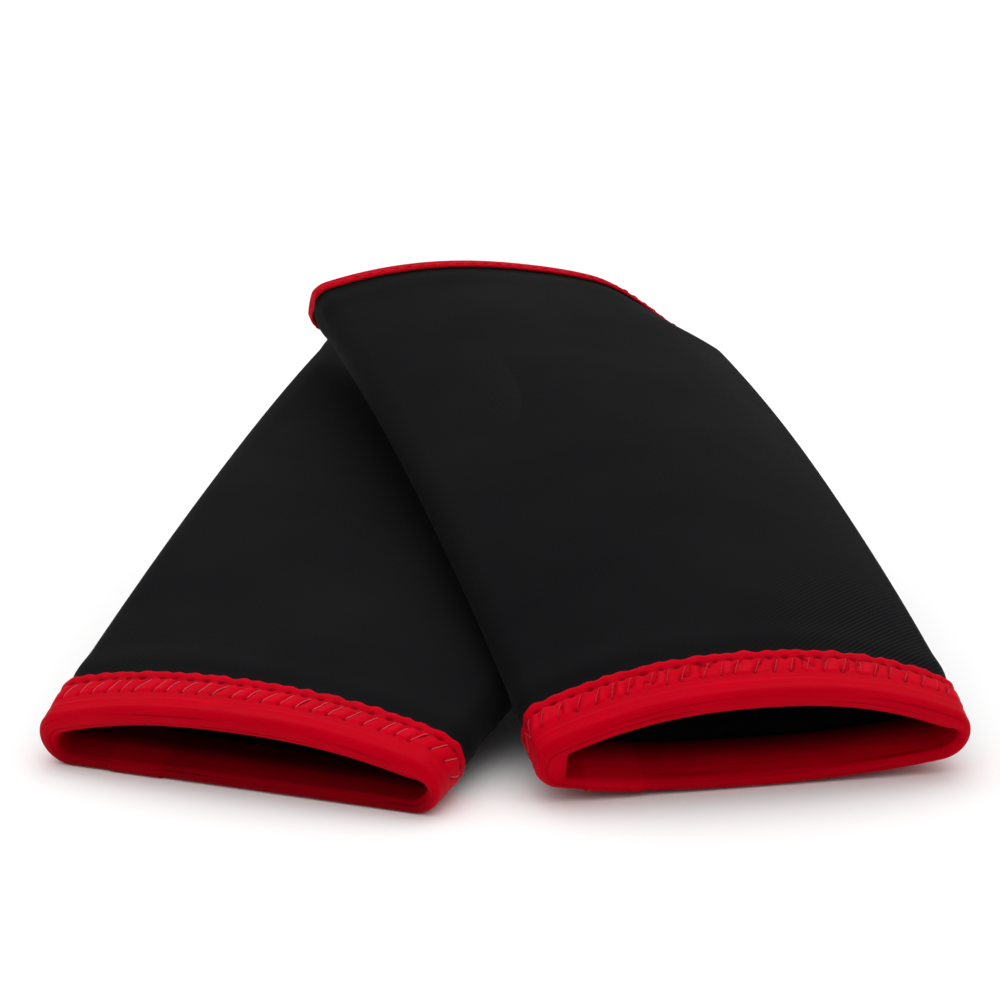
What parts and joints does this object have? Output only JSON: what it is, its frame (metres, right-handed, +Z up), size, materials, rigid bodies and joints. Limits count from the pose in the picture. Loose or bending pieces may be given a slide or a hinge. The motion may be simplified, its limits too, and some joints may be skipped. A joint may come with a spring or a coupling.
{
  "type": "elbow pad",
  "caption": "Pair of pre-bent neoprene elbow pads for striking sports, tapered open sleeves with bound ends, lying one across the other.",
  "frame": {"origin": "centre of the pair's box, on the plane that the pads lie on", "axes": "+Z up, forearm ends towards -Y, bicep ends towards +Y, +X to the right seen from the forearm ends"},
  "size_m": [0.2414, 0.2744, 0.1046],
  "materials": {
    "jersey_face": "matte nylon jersey, fine diagonal rib",
    "foam_rubber": "closed-cell chloroprene foam",
    "lining": "matte jersey lining",
    "cushion_foam": "soft foam cushion",
    "binding_tape": "red stretch knit tape, soft sheen",
    "binding_thread": "red sewing thread",
    "seam_thread": "black sewing thread"
  },
  "bodies": {
    "bottom_pad": {"bottom_face_fabric": "jersey_face", "bottom_foam_core": "foam_rubber", "bottom_lining_fabric": "lining", "bottom_elbow_cushion": "cushion_foam", "bottom_cushion_pocket": "lining", "bottom_forearm_binding": "binding_tape", "bottom_bicep_binding": "binding_tape", "bottom_forearm_thread": "binding_thread", "bottom_bicep_thread": "binding_thread", "bottom_seam_thread": "seam_thread", "bottom_seam_tape": "lining"},
    "top_pad": {"top_face_fabric": "jersey_face", "top_foam_core": "foam_rubber", "top_lining_fabric": "lining", "top_elbow_cushion": "cushion_foam", "top_cushion_pocket": "lining", "top_forearm_binding": "binding_tape", "top_bicep_binding": "binding_tape", "top_forearm_thread": "binding_thread", "top_bicep_thread": "binding_thread", "top_seam_thread": "seam_thread", "top_seam_tape": "lining"}
  },
  "joints": [
    {"name": "lift_top_pad", "type": "slide", "parent": "bottom_pad", "child": "top_pad", "axis": [0, 0, 1], "range_m": [0, 0.15]}
  ]
}
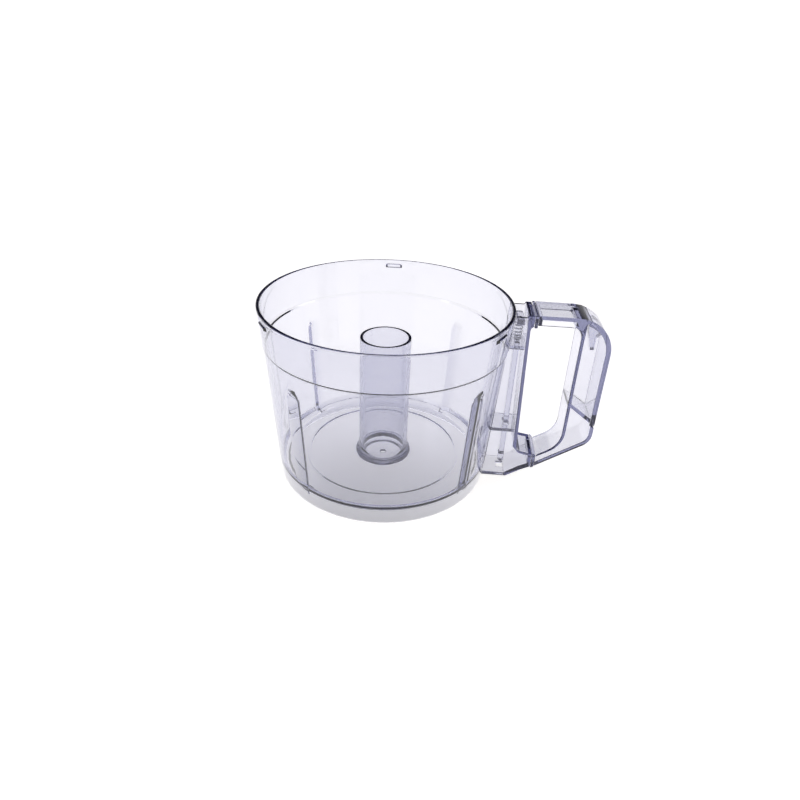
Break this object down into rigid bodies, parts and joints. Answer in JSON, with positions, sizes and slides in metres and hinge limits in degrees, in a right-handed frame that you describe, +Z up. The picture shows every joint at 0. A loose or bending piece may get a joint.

-------

Copy and report every line where the word "frame" is present.

**Output of the task:**
What parts and joints does this object have? Output only JSON: what it is, its frame (metres, right-handed, +Z up), size, materials, rigid bodies and joints. Limits count from the pose in the picture. Loose or bending pieces may be given a slide or a hinge. The motion may be simplified, its limits too, and some joints may be skipped. A joint may come with a spring or a coupling.
  "frame": {"origin": "centre of the pair's box, on the plane that the pads lie on", "axes": "+Z up, forearm ends towards -Y, bicep ends towards +Y, +X to the right seen from the forearm ends"},
Break this object down into rigid bodies, parts and joints. Answer in JSON, with positions, sizes and slides in metres and hinge limits in degrees, in a right-handed frame that you describe, +Z up. The picture shows every joint at 0. A loose or bending piece may get a joint.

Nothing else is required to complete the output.